• Information supplied:
==*==

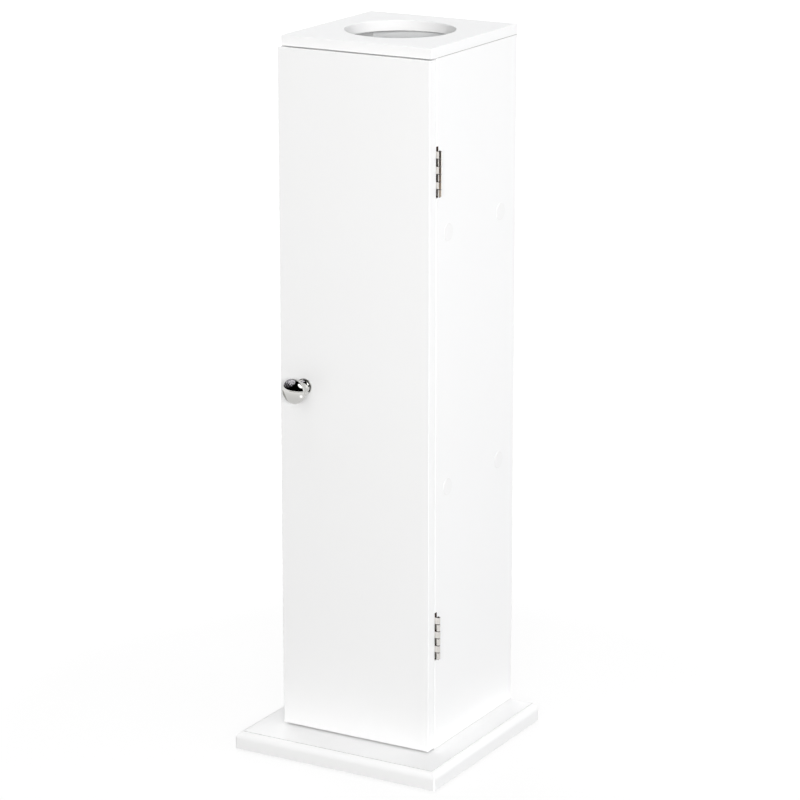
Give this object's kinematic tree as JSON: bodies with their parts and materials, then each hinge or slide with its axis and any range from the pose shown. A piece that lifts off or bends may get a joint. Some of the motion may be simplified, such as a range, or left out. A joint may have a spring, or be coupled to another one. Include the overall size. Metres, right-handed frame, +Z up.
{
  "type": "toilet roll storage cabinet",
  "caption": "Slim free-standing bathroom tower with a hinged front door, fixed shelves inside for toilet rolls and a round opening in its top, on a wider base plate.",
  "frame": {"origin": "on the floor, under the middle of the base plate, at the underside of the foot pads", "axes": "+Z up, the door and the knob face -Y, +X is the hinge side, right as seen from the front"},
  "size_m": [0.208, 0.2, 0.655],
  "materials": {
    "panel_lacquer": "white satin lacquer over fibreboard",
    "door_lacquer": "white satin lacquer over fibreboard",
    "back_board": "white foil on thin hardboard",
    "pad_rubber": "matt",
    "knob_chrome": "polished",
    "hinge_nickel": "bright nickel plate",
    "screw_zinc": "zinc plate",
    "catch_plastic": "moulded",
    "magnet_ferrite": "sintered, matt",
    "cover_sticker": "matt adhesive foil",
    "dowel_beech": "plain turned wood"
  },
  "bodies": {
    "cabinet_body": {"base_plate": "panel_lacquer", "foot_pads": "pad_rubber", "side_panel_left": "panel_lacquer", "side_panel_right": "panel_lacquer", "back_panel": "back_board", "top_panel": "panel_lacquer", "shelf_upper": "panel_lacquer", "shelf_lower": "panel_lacquer", "upper_hinge_frame_leaf": "hinge_nickel", "upper_hinge_pin": "hinge_nickel", "lower_hinge_frame_leaf": "hinge_nickel", "lower_hinge_pin": "hinge_nickel", "hinge_screws_frame": "screw_zinc", "catch_housing": "catch_plastic", "catch_magnet": "magnet_ferrite", "catch_pole_plates": "hinge_nickel", "catch_screws": "screw_zinc", "shelf_screws_left": "screw_zinc", "shelf_screws_right": "screw_zinc", "screw_covers_left": "cover_sticker", "screw_covers_right": "cover_sticker", "top_dowels": "dowel_beech", "base_dowels": "dowel_beech", "base_screws": "screw_zinc"},
    "door_body": {"door": "door_lacquer", "knob": "knob_chrome", "knob_screw": "screw_zinc", "upper_hinge_door_leaf": "hinge_nickel", "lower_hinge_door_leaf": "hinge_nickel", "hinge_screws_door": "screw_zinc", "strike_plate": "hinge_nickel", "strike_screw": "screw_zinc"}
  },
  "joints": [
    {"name": "door_hinge", "type": "hinge", "parent": "cabinet_body", "child": "door_body", "pos_m": [0.0775, -0.04575, 0.3321], "axis": [0, 0, 1], "range_deg": [0, 195]}
  ]
}
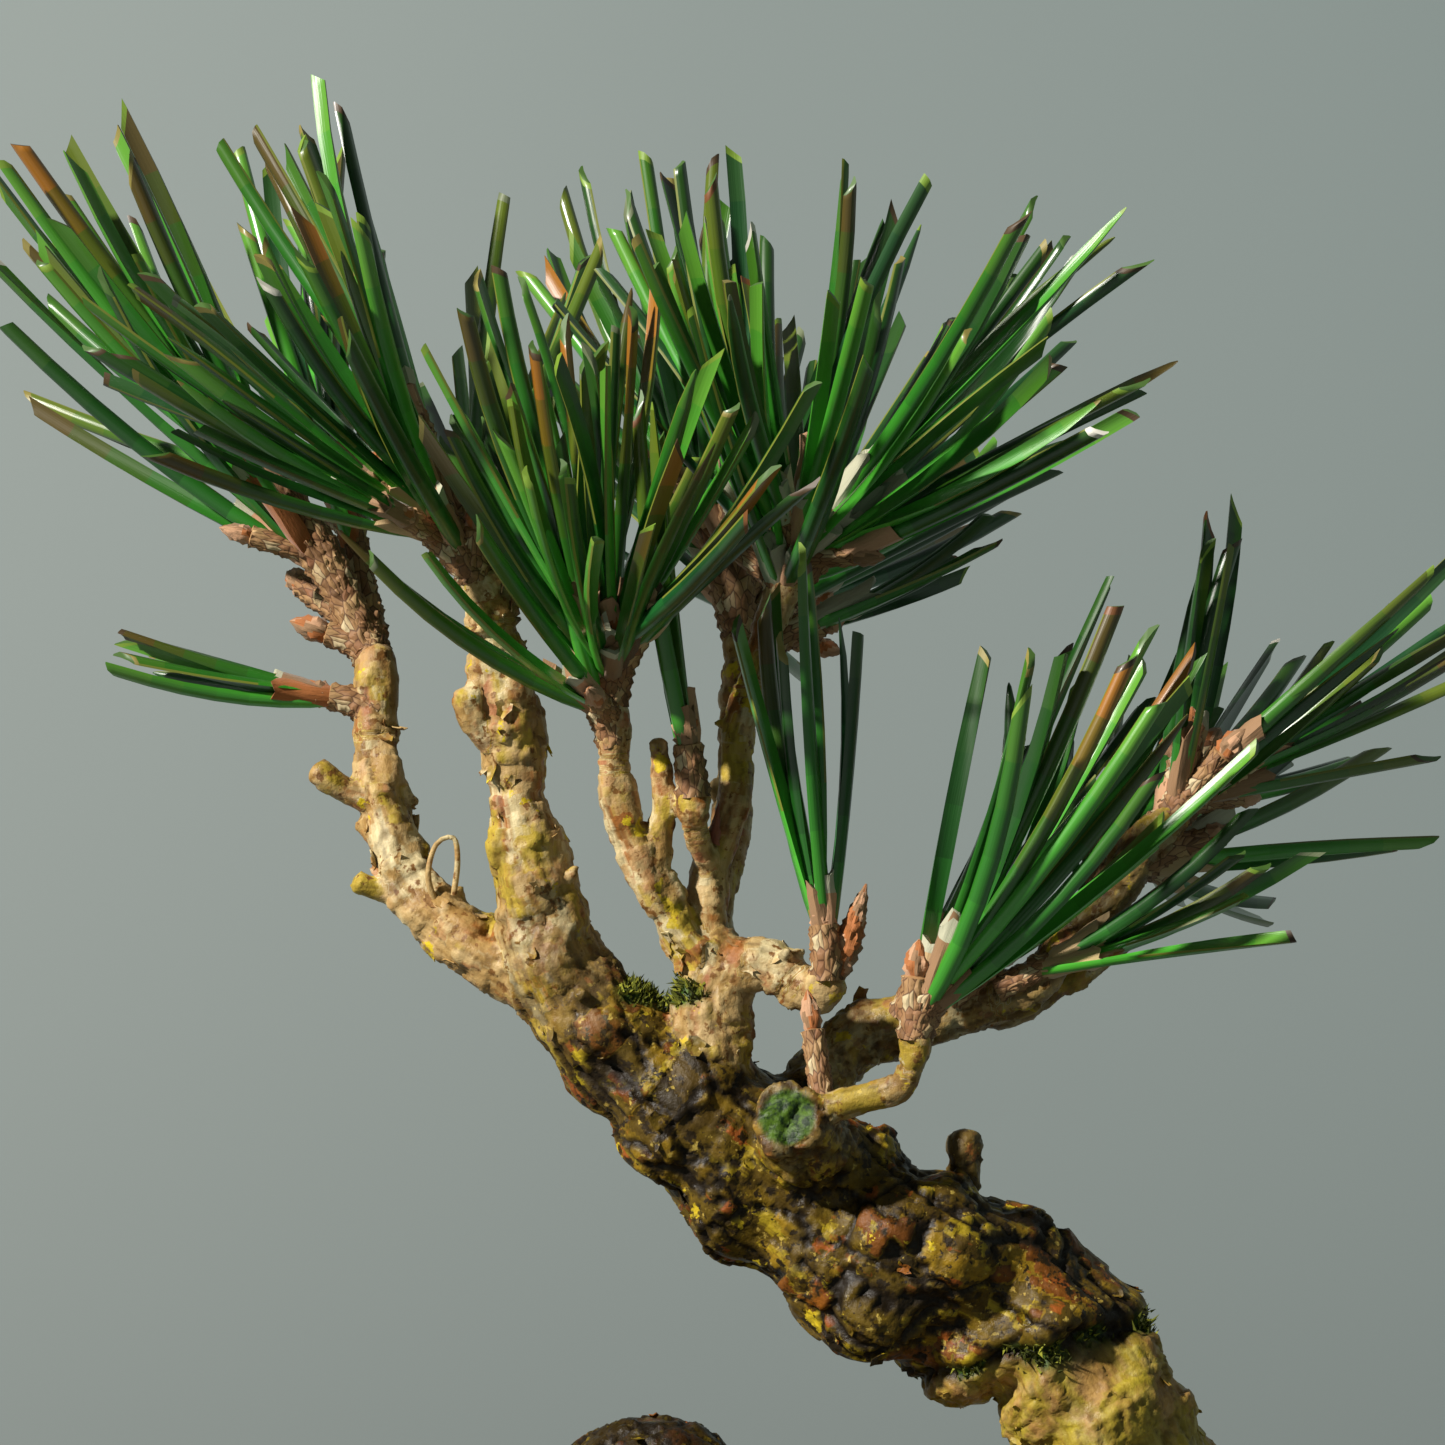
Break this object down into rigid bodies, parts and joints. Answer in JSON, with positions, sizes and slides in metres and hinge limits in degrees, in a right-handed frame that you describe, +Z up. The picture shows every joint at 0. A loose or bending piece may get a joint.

==*==

• Instructions for the task:
Output the data above exactly, please, line for line.

• Answer to the problem:
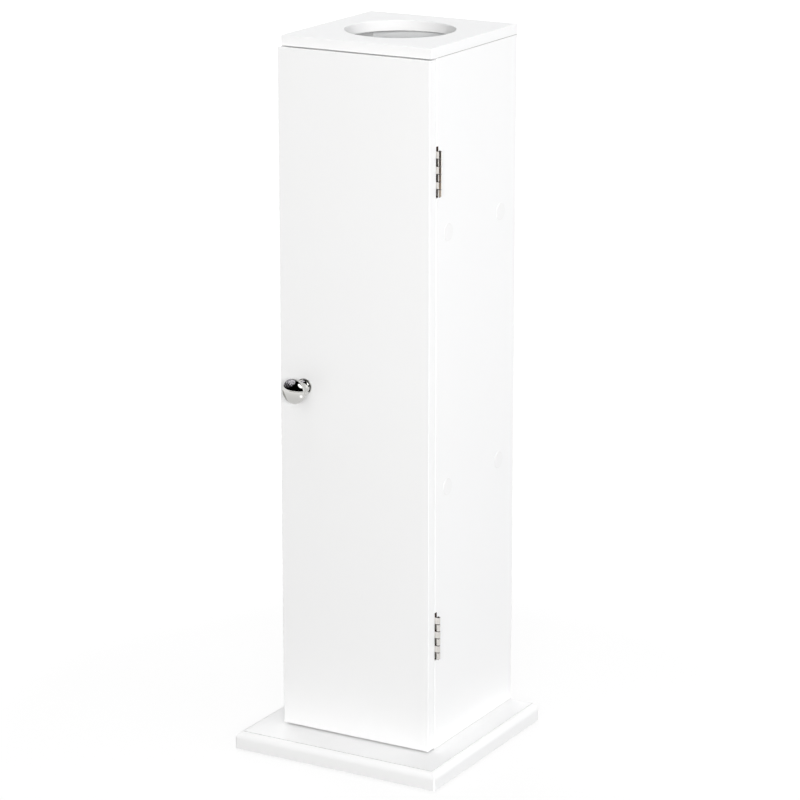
Give this object's kinematic tree as JSON: bodies with their parts and materials, then each hinge or slide with its axis and any range from the pose shown. A piece that lifts off or bends may get a joint. Some of the motion may be simplified, such as a range, or left out. A joint may have a spring, or be coupled to another one. Include the overall size. Metres, right-handed frame, +Z up.
{
  "type": "toilet roll storage cabinet",
  "caption": "Slim free-standing bathroom tower with a hinged front door, fixed shelves inside for toilet rolls and a round opening in its top, on a wider base plate.",
  "frame": {"origin": "on the floor, under the middle of the base plate, at the underside of the foot pads", "axes": "+Z up, the door and the knob face -Y, +X is the hinge side, right as seen from the front"},
  "size_m": [0.208, 0.2, 0.655],
  "materials": {
    "panel_lacquer": "white satin lacquer over fibreboard",
    "door_lacquer": "white satin lacquer over fibreboard",
    "back_board": "white foil on thin hardboard",
    "pad_rubber": "matt",
    "knob_chrome": "polished",
    "hinge_nickel": "bright nickel plate",
    "screw_zinc": "zinc plate",
    "catch_plastic": "moulded",
    "magnet_ferrite": "sintered, matt",
    "cover_sticker": "matt adhesive foil",
    "dowel_beech": "plain turned wood"
  },
  "bodies": {
    "cabinet_body": {"base_plate": "panel_lacquer", "foot_pads": "pad_rubber", "side_panel_left": "panel_lacquer", "side_panel_right": "panel_lacquer", "back_panel": "back_board", "top_panel": "panel_lacquer", "shelf_upper": "panel_lacquer", "shelf_lower": "panel_lacquer", "upper_hinge_frame_leaf": "hinge_nickel", "upper_hinge_pin": "hinge_nickel", "lower_hinge_frame_leaf": "hinge_nickel", "lower_hinge_pin": "hinge_nickel", "hinge_screws_frame": "screw_zinc", "catch_housing": "catch_plastic", "catch_magnet": "magnet_ferrite", "catch_pole_plates": "hinge_nickel", "catch_screws": "screw_zinc", "shelf_screws_left": "screw_zinc", "shelf_screws_right": "screw_zinc", "screw_covers_left": "cover_sticker", "screw_covers_right": "cover_sticker", "top_dowels": "dowel_beech", "base_dowels": "dowel_beech", "base_screws": "screw_zinc"},
    "door_body": {"door": "door_lacquer", "knob": "knob_chrome", "knob_screw": "screw_zinc", "upper_hinge_door_leaf": "hinge_nickel", "lower_hinge_door_leaf": "hinge_nickel", "hinge_screws_door": "screw_zinc", "strike_plate": "hinge_nickel", "strike_screw": "screw_zinc"}
  },
  "joints": [
    {"name": "door_hinge", "type": "hinge", "parent": "cabinet_body", "child": "door_body", "pos_m": [0.0775, -0.04575, 0.3321], "axis": [0, 0, 1], "range_deg": [0, 195]}
  ]
}
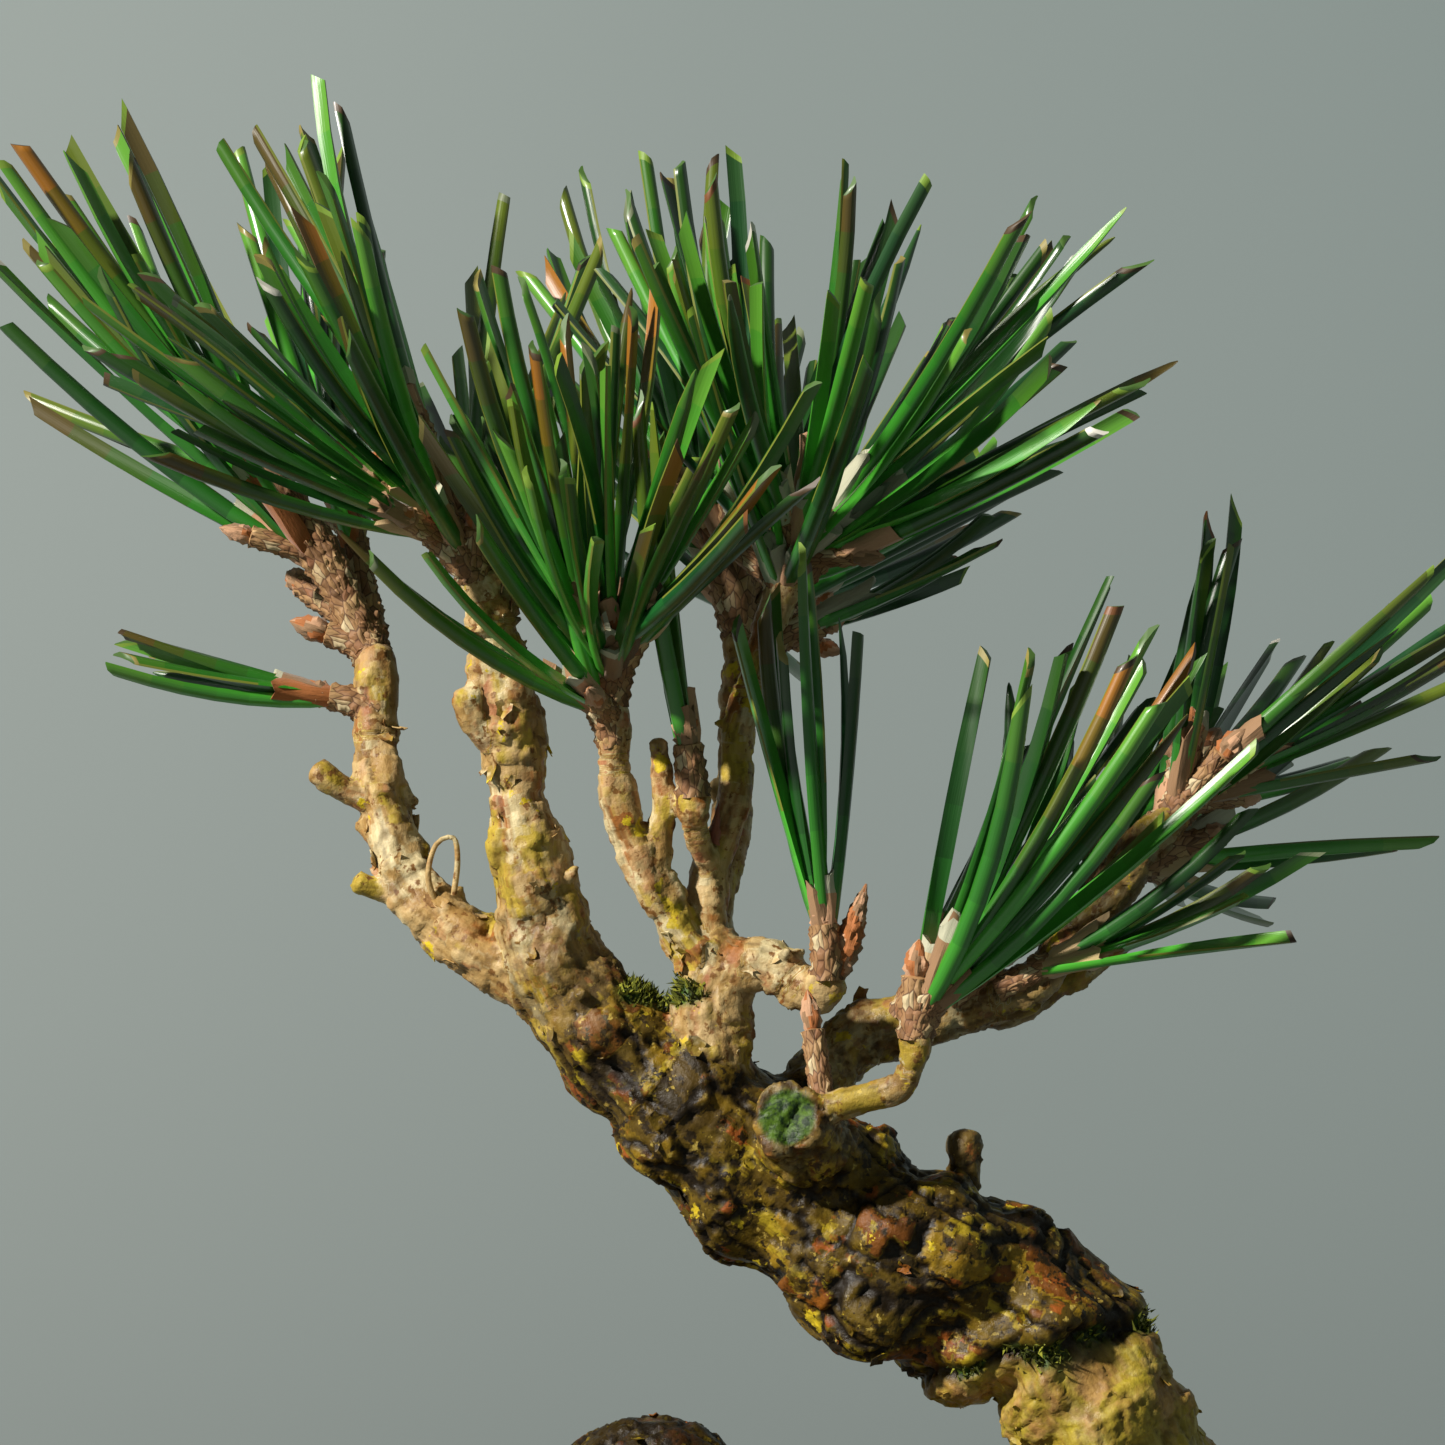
Break this object down into rigid bodies, parts and joints. Answer in JSON, with positions, sizes and slides in metres and hinge limits in degrees, in a right-handed frame that you describe, +Z up. The picture shows every joint at 0. A loose or bending piece may get a joint.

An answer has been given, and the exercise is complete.